Which comes first: positioning or messaging?
Positioning always comes first. You cannot write effective messaging without knowing your positioning — who you're speaking to, what problem you solve, and why you're different. Messaging that isn't grounded in positioning produces generic copy that resonates with nobody. Develop your positioning statement with your leadership team, validate it with customer interviews, then use it as the foundation for all external messaging.
What is a positioning statement?
A positioning statement is a 1-3 sentence internal document that defines your product's place in the market. The Geoffrey Moore format: 'For [target customer] who [need], [product] is a [category] that [key benefit]. Unlike [competitor], we [differentiator].' It is internal — customers never see the exact positioning statement. It is the foundation that all external messaging, marketing, and sales copy is built on.
What is an example of positioning vs messaging for the same product?
Stripe's positioning (internal): For software developers who need to accept payments, Stripe is a payment infrastructure platform that enables integration in minutes.
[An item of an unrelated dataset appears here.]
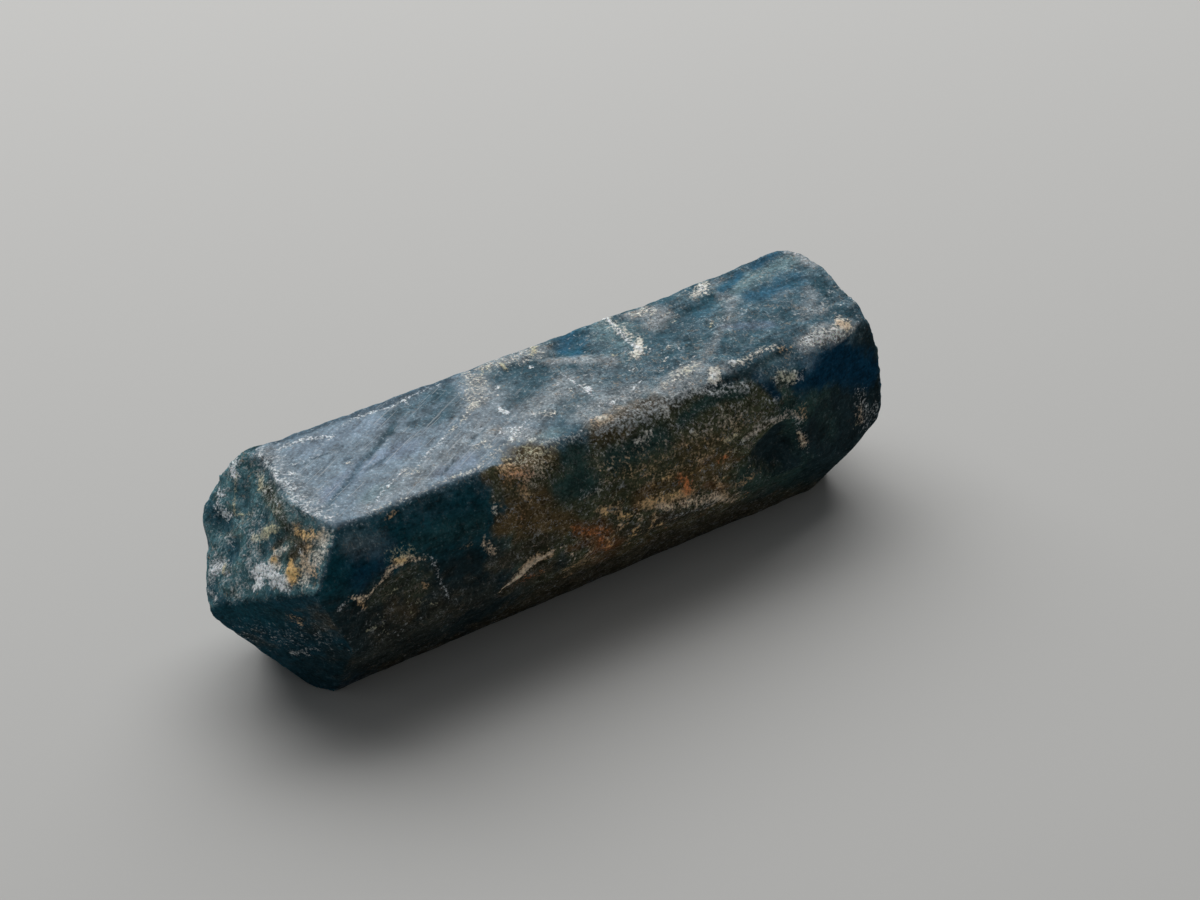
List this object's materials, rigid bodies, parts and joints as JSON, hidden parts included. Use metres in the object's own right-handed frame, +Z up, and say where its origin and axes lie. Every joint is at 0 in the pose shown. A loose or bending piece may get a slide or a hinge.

Unlike traditional payment processors, Stripe is designed for developers by developers. Stripe's messaging (external, on website): 'Payments infrastructure for the internet.' The positioning is detailed and strategic; the messaging is punchy and customer-facing. The messaging captures the spirit of the positioning in 5 words.
How often should you update your positioning vs messaging?
Positioning should be stable — changing it more than once a year creates brand confusion. Messaging should evolve regularly: different messages for different campaigns, channels, and audience segments. Test messaging frequently (A/B test headlines, landing page copy). Revisit positioning when: you enter a new market, your primary competitor changes, your customer base shifts significantly, or growth stalls and you suspect a positioning problem.